Deitei-me já os galos despertavam e acordei sonâmbulo poucas horas depois. Fui correr antes que a lucidez se lembrasse da preguiça e depois estendi-me debaixo do sol.
    Tenho-me privado de algumas horas de sono para receber a luz do dia pela manhã. Primeiro vem o cansaço e uma carga que o meu corpo jovem ainda não tem. A postura das costas é acumulada e as pernas arrastam-se com o peso de duas morsas. Mas depois logo o ritmo se ajusta e sabe bem. E quando, a meio do dia, vejo as horas, já risquei uma série de deveres da lista.
    A maior parte das minhas tarefas são, na verdade, autoimpostas. Mas dou-lhes a mesma obrigação que um filho tem para a mãe. Ou devia, pelo menos. Ou não. A vida exige uma resiliência espartana, diz numa peça do Tennessee Williams, e então a tento. Quando por vezes deixo algo por cumprir, cumpro na mesma. Arranjo sempre de o justificar.
    Hoje, por exemplo, fiquei de ler um guião. Mas estou cansado e não me imagino a passar os olhos pelo seu todo. Mas começo-o. Nem que me fique pela primeira página. Amanhã já está o processo em andamento e o custo não é tão grande.
    Hoje celebra-se o dia da mãe. Não sei se só em Portugal, se no mundo todo, mas a data é de todas. Principalmente da minha. A minha avó veio cá almoçar e a minha mãe fez peru estufado em cerveja, tomate e cebola. Já sugeri que déssemos um nome a este prato, mas de papo cheia não se criam ideias.
    Confesso que não ajudei em nada. Servi-lhes um café no final e fui levar a minha avó a casa perto do jantar. Agora que penso nisso, acho que nem fiz a cama. Mas agora que penso nisso, dormi no sofá. Depois arranjo forma de as compensar durante a semana.
    As conversas de mesa de nada serviram e em nada ao mundo ou a mim acrescentaram. Mas que bem fazem. E que tanto valem.
    Ontem vi uma fotografia do Sean Penn a agredir um paparazzi. Ou terá sido hoje? E agradou-me a forma como o fotógrafo pausou, a preto e branco, um movimento de anca destreinado. A expressão selada significou-me algo que não consigo agora explicar. 

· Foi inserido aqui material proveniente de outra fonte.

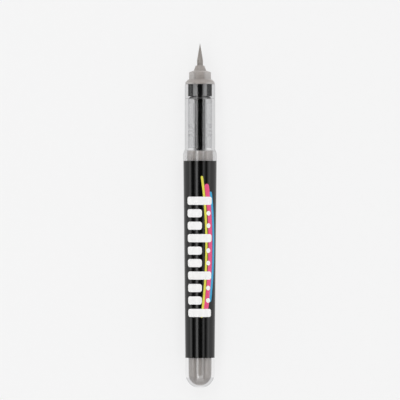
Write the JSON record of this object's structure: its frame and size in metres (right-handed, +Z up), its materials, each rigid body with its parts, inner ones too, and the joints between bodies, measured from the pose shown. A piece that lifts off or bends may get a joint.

    E porquê explicar tudo? Porquê esta necessidade compulsiva de tentar colocar pontos em todos os is? Há de haver is com dois pontos e outros que, sem nenhum, são só traços. E está tudo bem. Matam-se tantas obras quando se fala sobre elas. 
    Li hoje que a palavra escrita marcou o fim do nomadismo. Que esta sedentarização do pensamento foi o que intelectualizou o Homem. Mas logo de seguida li que os primeiros registos escritos foram de listas de deveres, tarefas e contas por pagar.
    Então, no final da última refeição, troquei o prato pelo teclado e dei à luz este texto. Uma mistura de nadas que não quis explicar e listas cumpridas.